• Task directions: Return verbatim everything from the first line through the line that contains "slopes = [float(v)", and stop there.
* BEGIN Raw data *
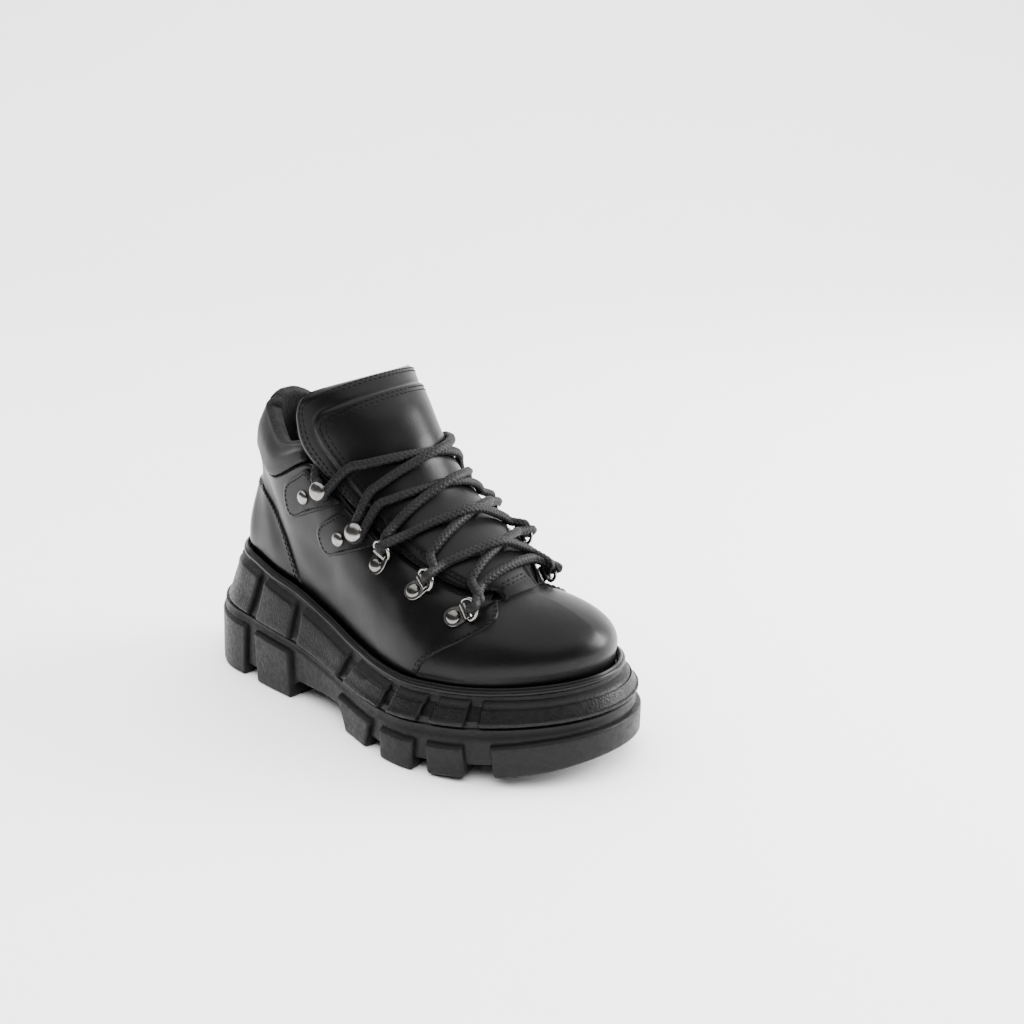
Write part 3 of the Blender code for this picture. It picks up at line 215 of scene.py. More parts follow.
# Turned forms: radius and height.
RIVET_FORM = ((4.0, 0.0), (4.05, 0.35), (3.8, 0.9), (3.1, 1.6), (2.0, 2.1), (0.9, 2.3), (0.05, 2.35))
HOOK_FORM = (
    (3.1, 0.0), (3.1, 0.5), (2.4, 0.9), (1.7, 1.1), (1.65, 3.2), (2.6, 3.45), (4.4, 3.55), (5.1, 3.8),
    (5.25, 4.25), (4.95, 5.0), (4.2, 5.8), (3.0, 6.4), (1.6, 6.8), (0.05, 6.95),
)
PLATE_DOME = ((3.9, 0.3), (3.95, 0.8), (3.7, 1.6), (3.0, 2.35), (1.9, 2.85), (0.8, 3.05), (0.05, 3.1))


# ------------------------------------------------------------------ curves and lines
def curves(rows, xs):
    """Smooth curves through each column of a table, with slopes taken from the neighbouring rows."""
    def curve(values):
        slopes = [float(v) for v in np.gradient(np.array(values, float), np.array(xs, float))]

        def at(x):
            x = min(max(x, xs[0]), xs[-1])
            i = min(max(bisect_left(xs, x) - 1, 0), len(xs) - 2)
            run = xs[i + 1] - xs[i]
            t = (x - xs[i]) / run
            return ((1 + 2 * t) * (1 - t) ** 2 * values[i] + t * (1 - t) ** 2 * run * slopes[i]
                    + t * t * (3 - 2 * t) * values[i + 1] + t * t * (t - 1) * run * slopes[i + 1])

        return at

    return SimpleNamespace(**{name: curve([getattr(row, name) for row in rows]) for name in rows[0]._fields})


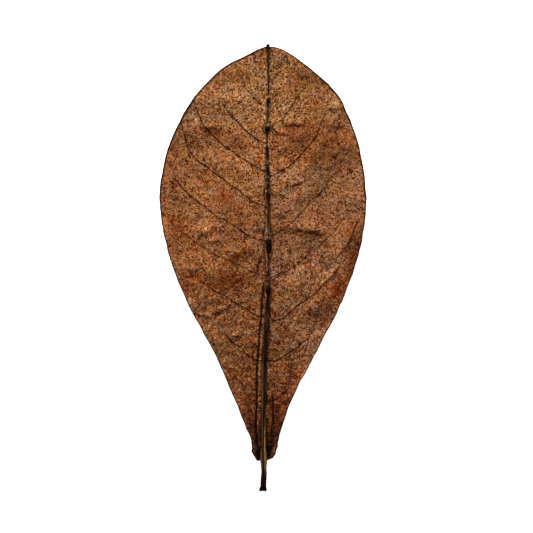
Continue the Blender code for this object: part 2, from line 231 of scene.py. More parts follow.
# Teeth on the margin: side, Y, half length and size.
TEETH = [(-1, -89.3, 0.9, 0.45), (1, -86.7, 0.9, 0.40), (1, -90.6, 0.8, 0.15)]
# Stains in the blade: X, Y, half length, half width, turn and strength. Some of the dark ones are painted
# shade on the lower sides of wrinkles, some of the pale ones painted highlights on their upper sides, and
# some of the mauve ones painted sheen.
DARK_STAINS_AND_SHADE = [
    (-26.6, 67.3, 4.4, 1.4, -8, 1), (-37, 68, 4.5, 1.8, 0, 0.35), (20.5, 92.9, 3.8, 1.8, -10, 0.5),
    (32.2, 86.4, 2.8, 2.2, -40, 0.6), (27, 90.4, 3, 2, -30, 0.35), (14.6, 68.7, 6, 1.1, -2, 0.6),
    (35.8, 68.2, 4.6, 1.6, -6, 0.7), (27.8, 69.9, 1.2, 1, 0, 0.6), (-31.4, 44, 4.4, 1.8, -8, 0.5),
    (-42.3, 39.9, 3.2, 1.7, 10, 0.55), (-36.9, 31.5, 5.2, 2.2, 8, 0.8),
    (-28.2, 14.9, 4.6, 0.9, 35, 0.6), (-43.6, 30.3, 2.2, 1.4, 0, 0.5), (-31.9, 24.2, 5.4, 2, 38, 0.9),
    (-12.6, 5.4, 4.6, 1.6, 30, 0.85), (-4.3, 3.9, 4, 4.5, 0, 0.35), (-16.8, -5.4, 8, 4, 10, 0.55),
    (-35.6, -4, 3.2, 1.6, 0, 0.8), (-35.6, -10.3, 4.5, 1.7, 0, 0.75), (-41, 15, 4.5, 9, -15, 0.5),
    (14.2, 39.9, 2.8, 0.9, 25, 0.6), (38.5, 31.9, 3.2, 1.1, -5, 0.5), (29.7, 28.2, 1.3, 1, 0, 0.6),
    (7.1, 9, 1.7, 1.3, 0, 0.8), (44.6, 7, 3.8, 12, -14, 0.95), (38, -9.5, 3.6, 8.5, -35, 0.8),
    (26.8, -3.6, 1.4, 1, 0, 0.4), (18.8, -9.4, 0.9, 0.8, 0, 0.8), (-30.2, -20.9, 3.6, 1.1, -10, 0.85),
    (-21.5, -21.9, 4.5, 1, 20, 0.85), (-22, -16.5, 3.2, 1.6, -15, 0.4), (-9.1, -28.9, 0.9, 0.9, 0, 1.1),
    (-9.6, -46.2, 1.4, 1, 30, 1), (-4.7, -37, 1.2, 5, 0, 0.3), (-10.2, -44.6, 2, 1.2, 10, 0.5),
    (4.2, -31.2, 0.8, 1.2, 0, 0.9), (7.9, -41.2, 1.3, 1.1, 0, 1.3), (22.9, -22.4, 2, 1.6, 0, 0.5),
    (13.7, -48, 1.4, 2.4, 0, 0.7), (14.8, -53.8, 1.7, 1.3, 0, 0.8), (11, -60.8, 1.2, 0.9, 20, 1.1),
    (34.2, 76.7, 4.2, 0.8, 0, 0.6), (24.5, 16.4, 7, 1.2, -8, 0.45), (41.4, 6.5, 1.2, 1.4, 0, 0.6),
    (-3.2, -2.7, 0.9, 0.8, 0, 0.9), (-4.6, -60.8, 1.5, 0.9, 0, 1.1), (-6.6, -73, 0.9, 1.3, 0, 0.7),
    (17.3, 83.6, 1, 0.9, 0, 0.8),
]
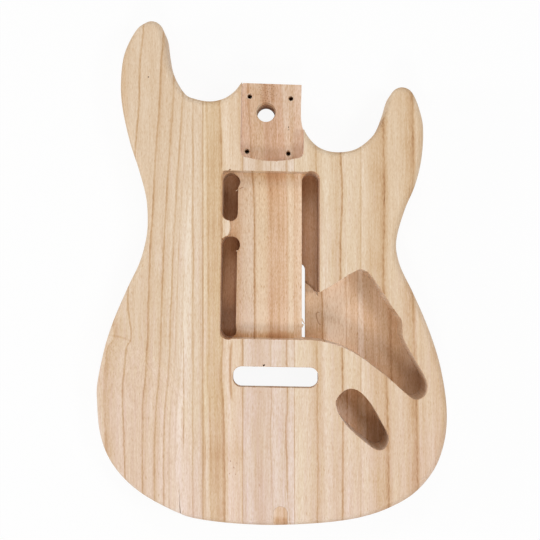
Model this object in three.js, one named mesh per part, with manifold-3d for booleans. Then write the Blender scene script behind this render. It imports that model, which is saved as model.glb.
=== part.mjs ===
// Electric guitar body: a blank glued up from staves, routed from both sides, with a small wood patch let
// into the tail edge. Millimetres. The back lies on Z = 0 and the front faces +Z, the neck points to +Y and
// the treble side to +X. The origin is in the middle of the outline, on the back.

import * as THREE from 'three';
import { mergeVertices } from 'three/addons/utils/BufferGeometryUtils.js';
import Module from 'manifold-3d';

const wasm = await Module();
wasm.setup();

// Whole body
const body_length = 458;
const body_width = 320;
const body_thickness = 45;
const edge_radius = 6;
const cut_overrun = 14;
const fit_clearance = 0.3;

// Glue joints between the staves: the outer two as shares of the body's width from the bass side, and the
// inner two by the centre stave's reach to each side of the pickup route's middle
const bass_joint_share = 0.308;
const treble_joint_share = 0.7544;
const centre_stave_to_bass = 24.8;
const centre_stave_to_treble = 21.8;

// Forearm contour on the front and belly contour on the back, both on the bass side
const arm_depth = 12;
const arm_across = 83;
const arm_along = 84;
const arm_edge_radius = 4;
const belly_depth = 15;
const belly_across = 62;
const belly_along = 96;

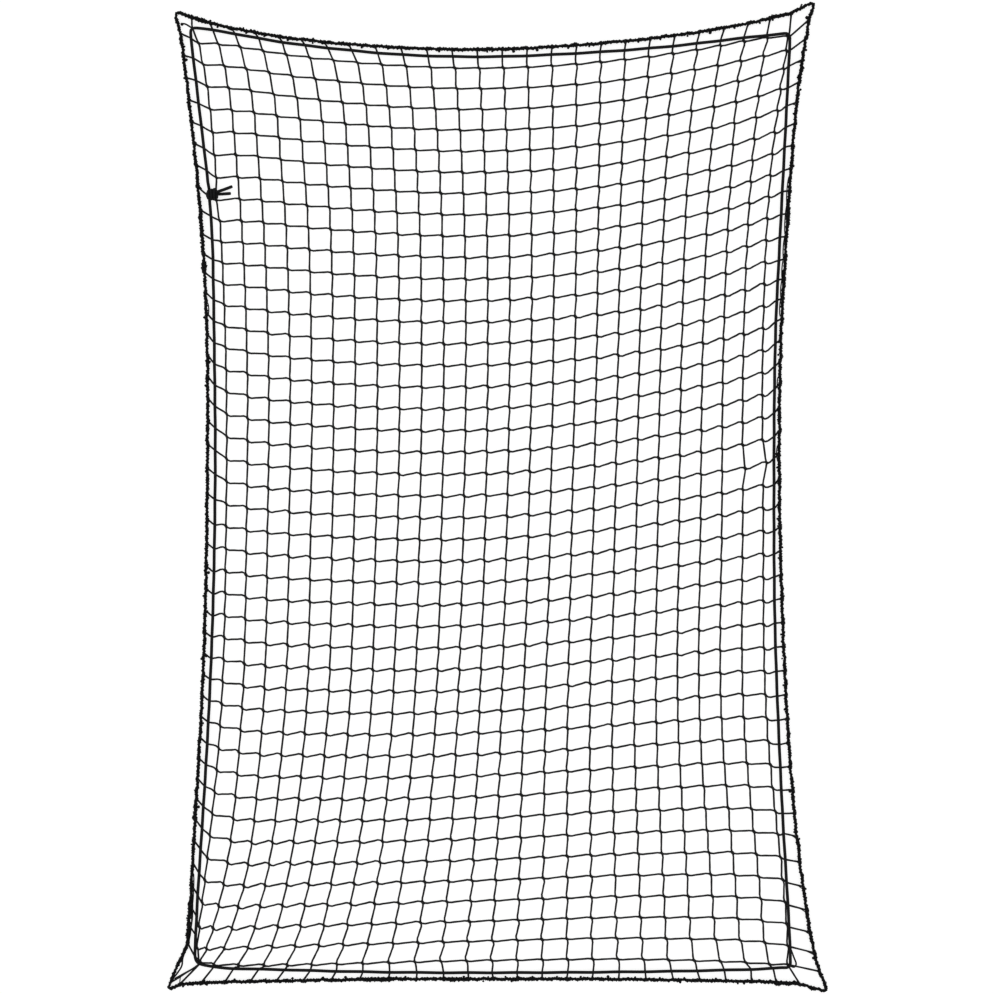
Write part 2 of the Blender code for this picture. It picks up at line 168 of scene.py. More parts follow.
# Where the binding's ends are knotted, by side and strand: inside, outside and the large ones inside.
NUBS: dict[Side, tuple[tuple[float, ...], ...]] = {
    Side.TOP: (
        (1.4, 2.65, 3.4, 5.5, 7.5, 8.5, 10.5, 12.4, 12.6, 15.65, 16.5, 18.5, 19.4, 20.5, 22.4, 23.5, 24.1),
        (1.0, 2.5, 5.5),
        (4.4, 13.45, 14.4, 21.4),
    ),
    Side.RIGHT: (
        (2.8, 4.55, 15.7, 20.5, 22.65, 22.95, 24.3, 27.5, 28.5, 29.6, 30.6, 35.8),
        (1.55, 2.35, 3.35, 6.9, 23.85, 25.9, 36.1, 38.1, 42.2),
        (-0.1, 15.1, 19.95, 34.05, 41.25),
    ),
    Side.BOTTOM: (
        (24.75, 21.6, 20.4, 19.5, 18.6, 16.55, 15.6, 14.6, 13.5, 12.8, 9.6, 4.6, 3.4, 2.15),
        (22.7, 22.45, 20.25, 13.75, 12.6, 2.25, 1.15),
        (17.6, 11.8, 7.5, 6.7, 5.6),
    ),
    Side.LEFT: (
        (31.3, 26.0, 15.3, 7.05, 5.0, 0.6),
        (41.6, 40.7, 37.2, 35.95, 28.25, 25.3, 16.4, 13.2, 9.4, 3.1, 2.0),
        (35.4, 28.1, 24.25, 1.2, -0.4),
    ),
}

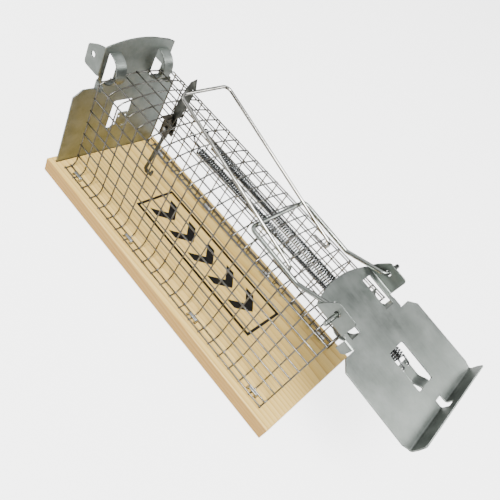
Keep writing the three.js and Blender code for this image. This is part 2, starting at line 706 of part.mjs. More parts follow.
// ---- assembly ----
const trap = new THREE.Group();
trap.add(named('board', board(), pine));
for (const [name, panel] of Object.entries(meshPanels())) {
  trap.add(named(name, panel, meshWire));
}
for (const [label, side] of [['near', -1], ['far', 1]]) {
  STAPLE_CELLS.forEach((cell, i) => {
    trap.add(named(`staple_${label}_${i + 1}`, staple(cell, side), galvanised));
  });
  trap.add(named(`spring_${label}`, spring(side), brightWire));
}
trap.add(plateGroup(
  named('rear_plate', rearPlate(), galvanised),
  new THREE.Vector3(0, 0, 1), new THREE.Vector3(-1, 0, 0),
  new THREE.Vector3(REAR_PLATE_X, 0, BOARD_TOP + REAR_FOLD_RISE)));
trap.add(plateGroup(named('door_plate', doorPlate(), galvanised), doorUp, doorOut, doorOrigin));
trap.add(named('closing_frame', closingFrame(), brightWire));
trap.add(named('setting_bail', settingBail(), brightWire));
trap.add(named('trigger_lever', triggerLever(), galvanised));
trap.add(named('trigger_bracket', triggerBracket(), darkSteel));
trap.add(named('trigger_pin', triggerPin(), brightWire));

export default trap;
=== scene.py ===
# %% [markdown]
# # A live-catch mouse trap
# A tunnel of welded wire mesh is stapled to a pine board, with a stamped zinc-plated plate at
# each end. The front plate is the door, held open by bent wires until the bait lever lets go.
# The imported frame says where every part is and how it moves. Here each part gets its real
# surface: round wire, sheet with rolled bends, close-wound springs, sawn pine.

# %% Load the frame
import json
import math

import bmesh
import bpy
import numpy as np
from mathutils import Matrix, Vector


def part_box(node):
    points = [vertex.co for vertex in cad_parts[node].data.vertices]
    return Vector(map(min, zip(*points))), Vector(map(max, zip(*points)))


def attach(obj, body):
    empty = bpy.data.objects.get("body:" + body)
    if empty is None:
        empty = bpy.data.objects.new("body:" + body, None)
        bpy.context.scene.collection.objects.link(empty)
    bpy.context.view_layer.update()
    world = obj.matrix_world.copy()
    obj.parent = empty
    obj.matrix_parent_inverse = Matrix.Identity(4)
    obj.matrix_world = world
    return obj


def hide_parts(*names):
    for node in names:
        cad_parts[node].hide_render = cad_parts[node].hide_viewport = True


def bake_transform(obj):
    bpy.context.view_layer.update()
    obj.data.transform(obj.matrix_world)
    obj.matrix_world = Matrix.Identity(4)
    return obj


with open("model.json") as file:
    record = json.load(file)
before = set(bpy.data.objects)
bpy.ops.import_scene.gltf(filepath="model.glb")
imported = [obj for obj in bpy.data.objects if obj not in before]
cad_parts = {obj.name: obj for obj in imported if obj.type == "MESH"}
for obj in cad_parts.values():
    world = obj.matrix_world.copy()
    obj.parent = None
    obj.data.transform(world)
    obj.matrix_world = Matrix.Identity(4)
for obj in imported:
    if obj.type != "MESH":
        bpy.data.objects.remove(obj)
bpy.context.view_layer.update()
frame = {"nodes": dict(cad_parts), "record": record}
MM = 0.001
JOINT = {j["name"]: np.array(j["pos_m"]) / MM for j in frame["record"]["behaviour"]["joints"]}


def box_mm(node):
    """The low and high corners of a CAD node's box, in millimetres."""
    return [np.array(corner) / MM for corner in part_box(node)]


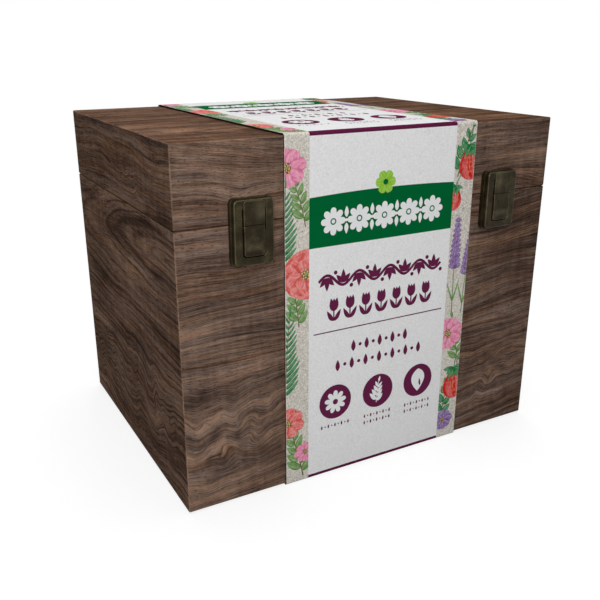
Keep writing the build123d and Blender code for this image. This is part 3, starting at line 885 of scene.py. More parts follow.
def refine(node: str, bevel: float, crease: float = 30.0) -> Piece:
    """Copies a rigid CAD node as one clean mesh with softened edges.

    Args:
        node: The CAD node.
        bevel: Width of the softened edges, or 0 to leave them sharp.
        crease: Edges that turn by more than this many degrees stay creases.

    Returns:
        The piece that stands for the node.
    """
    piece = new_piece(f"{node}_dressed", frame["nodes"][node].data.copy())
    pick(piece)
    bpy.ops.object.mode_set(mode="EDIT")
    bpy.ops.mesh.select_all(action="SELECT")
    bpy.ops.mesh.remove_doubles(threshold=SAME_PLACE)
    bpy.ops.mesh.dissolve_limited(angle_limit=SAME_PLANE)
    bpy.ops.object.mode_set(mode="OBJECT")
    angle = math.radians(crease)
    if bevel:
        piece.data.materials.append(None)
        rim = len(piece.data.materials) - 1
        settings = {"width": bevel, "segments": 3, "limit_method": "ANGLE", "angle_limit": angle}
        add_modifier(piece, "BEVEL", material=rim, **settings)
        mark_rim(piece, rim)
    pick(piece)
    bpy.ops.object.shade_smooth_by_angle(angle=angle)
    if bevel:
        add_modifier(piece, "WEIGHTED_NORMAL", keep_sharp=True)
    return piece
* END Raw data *
• Complete answer:
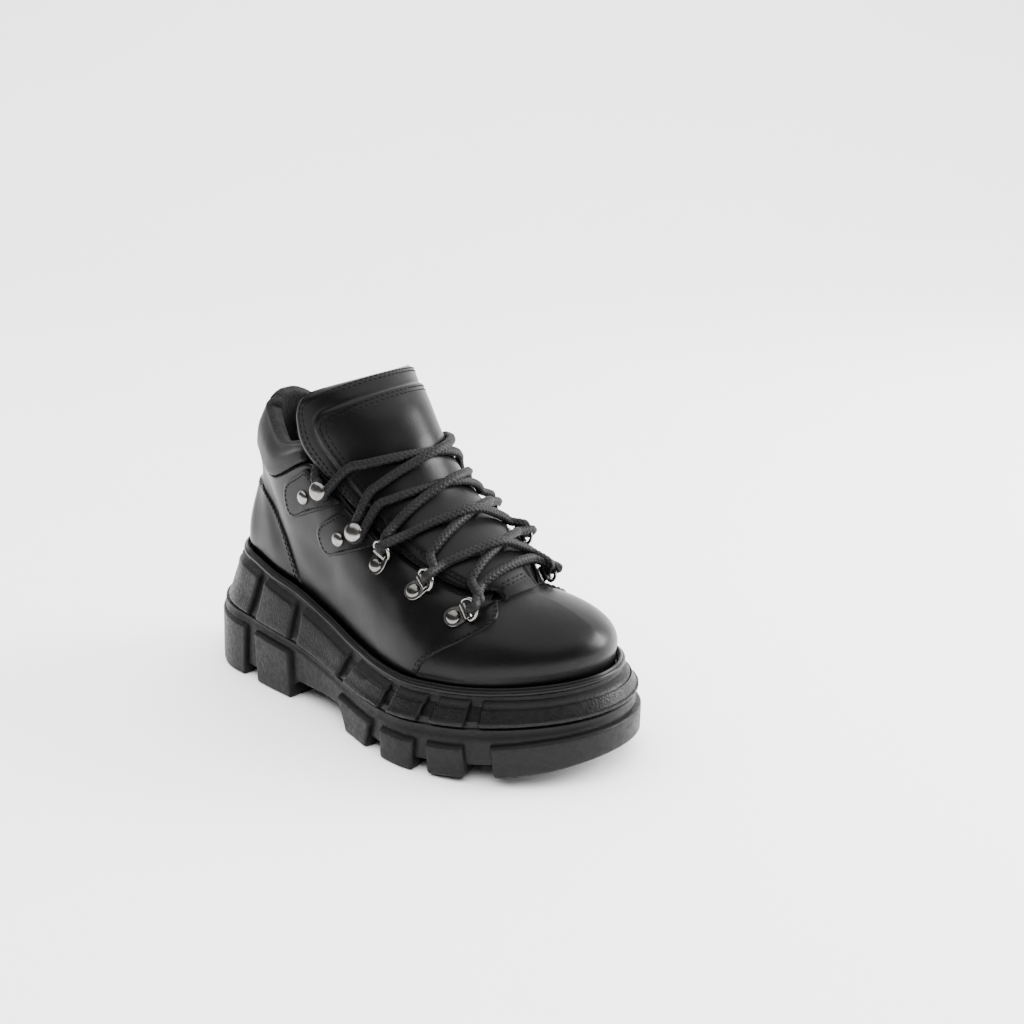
Write part 3 of the Blender code for this picture. It picks up at line 215 of scene.py. More parts follow.
# Turned forms: radius and height.
RIVET_FORM = ((4.0, 0.0), (4.05, 0.35), (3.8, 0.9), (3.1, 1.6), (2.0, 2.1), (0.9, 2.3), (0.05, 2.35))
HOOK_FORM = (
    (3.1, 0.0), (3.1, 0.5), (2.4, 0.9), (1.7, 1.1), (1.65, 3.2), (2.6, 3.45), (4.4, 3.55), (5.1, 3.8),
    (5.25, 4.25), (4.95, 5.0), (4.2, 5.8), (3.0, 6.4), (1.6, 6.8), (0.05, 6.95),
)
PLATE_DOME = ((3.9, 0.3), (3.95, 0.8), (3.7, 1.6), (3.0, 2.35), (1.9, 2.85), (0.8, 3.05), (0.05, 3.1))


# ------------------------------------------------------------------ curves and lines
def curves(rows, xs):
    """Smooth curves through each column of a table, with slopes taken from the neighbouring rows."""
    def curve(values):
        slopes = [float(v) for v in np.gradient(np.array(values, float), np.array(xs, float))]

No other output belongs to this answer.